Monday, August 27, 2012

Graffiti, Marcel Duchamp, and the eternal question

Graffiti has been around for as long as humans have been able to hold a bit of burnt stick and leave a mark on something.

Now while it might not be pretty, or indeed as 'acceptable' in comparison with the likes of the Great Masters, it's still a form of human expression. And as a form of human expression, it's valid. But is it art?

Over the past century, we have been presented with found objects which were given another name, and were told - TOLD!! - this is art because the guy who found it and decided it was art was an artist. The most notorious example of this was Marcel Duchamp's Fountain, which was basically a urinal, or a pot for a man to piss in. He was adopted by the Americans who were mad keen to develop something that future generations would refer to as a culture - sorry, but we are just going to have to take rock music to be the Great American art form of the 20th century, because, well, they jumped on the notion of taking a pot for a man to piss in and calling it art .... hello?

Me, I'm convinced that Duchamp was having a laugh, and, if you'll pardon my use of the expression here, taking the piss in a major way. Because he WAS a highly prolific painter and printmaker, and involved in many other art movements, including Surrealism. But he is most remembered for taking a urinal and calling it art.

And because he has gone down in Art History as having challenged the preconceived notions of what is art, those of us who have gone any way down the academic route of studying art have to take him seriously.


And then there's the other end of the spectrum. There's graffiti. It's living people, using materials to make an image. Some of it is hideous, it has to be said, but there are also beautiful works around. I think that the main objection is because this is on streets and on buildings and therefore considered to be a form of vandalism. That's all very well, if you consider vandalism to be taking a grey and rather boring building and adding colour, life, lines, thoughts - human expression, if you will - to it. And isn't that what art is about, human expression? Colour? Life? Thoughts? Dreams? Making a mark?

Academia tells us we have to accept a urinal renamed a fountain as art - eh, no we don't. Like said, it boils down to taking the piss (and no, as long as people persist in that kind of bullshit, I will persist in flogging that particular dead horse). Yet graffiti, the ultimately urban form of human expression, is not art, but vandalism?

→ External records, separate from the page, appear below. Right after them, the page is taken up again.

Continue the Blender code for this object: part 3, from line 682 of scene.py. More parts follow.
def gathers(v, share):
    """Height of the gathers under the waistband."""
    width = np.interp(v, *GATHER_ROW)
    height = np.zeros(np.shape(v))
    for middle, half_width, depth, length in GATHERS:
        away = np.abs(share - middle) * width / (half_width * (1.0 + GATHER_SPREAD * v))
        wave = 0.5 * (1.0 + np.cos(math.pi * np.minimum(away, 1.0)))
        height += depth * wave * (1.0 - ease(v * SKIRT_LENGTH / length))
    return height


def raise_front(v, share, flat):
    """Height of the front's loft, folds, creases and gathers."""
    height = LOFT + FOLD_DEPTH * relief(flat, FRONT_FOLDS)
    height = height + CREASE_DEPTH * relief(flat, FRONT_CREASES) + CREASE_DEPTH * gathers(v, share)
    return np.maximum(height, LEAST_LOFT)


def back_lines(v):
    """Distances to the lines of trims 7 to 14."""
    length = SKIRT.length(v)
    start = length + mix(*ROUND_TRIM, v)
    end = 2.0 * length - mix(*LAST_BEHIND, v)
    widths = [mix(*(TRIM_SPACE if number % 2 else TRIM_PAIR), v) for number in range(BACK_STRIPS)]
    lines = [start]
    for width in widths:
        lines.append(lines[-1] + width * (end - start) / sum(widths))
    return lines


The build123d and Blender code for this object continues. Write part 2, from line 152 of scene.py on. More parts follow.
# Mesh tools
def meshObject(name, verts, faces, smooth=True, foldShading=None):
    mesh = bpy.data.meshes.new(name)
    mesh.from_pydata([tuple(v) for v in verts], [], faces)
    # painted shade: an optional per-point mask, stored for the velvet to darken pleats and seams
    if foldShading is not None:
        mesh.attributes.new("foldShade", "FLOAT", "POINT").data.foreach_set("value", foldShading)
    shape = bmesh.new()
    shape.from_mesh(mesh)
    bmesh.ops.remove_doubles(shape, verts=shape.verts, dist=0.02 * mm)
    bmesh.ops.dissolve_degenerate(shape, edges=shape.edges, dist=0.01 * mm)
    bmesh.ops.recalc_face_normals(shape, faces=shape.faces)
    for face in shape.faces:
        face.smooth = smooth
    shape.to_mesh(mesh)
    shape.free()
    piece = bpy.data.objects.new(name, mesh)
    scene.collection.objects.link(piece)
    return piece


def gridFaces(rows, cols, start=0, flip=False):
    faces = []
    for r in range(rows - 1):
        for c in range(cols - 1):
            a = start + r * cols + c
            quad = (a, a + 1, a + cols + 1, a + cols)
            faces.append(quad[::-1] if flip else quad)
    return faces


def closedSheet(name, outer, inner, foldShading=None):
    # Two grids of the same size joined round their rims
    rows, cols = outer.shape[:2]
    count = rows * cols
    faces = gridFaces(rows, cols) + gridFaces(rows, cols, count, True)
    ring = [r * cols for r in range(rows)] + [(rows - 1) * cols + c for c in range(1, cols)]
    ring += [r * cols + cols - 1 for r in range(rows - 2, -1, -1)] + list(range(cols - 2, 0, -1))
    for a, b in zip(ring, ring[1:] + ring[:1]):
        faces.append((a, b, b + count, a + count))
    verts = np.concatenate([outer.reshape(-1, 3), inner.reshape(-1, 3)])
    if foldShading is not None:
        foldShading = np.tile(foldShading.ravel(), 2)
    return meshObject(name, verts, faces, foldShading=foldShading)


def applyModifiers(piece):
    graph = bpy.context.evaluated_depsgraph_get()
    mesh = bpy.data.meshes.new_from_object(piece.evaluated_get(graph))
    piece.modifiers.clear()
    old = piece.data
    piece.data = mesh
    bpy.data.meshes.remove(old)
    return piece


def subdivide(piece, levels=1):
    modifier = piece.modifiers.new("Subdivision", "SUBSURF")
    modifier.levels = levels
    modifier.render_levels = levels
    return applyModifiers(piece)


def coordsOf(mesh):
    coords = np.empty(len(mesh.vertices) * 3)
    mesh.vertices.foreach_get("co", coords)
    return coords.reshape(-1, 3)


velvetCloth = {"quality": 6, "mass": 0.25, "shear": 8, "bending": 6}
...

It's a flawed argument. If you take Marcel Duchamp and his Fountain, and how it confronts the accepted notion of What Is Art, then how can you turn around and say 'Oh yeah, and those kids with their spraycans and colour and thoughts and ideas and youth and life and questions and search for answers, what they do is vandalism, defacement of public property, and NOT ART'?

You're barking up the wrong tree. The thing is, calling art 'a form of human expression' is only scratching the surface, there are many, many definitions. One of the functions of art has been to teach, another to confront. Both Duchamp's works and the Graffitists do this. Usually not in that order, however. Think about it.

This leads me to this particular question: Not even artists who have studied for years can definitively say what 'art' is; therefore how and why do officials of municipal councils, who do NOT have any artistic qualification whatsoever, think that THEY are in a position to define what 'art' is, and to state categorically that Graffiti is not art?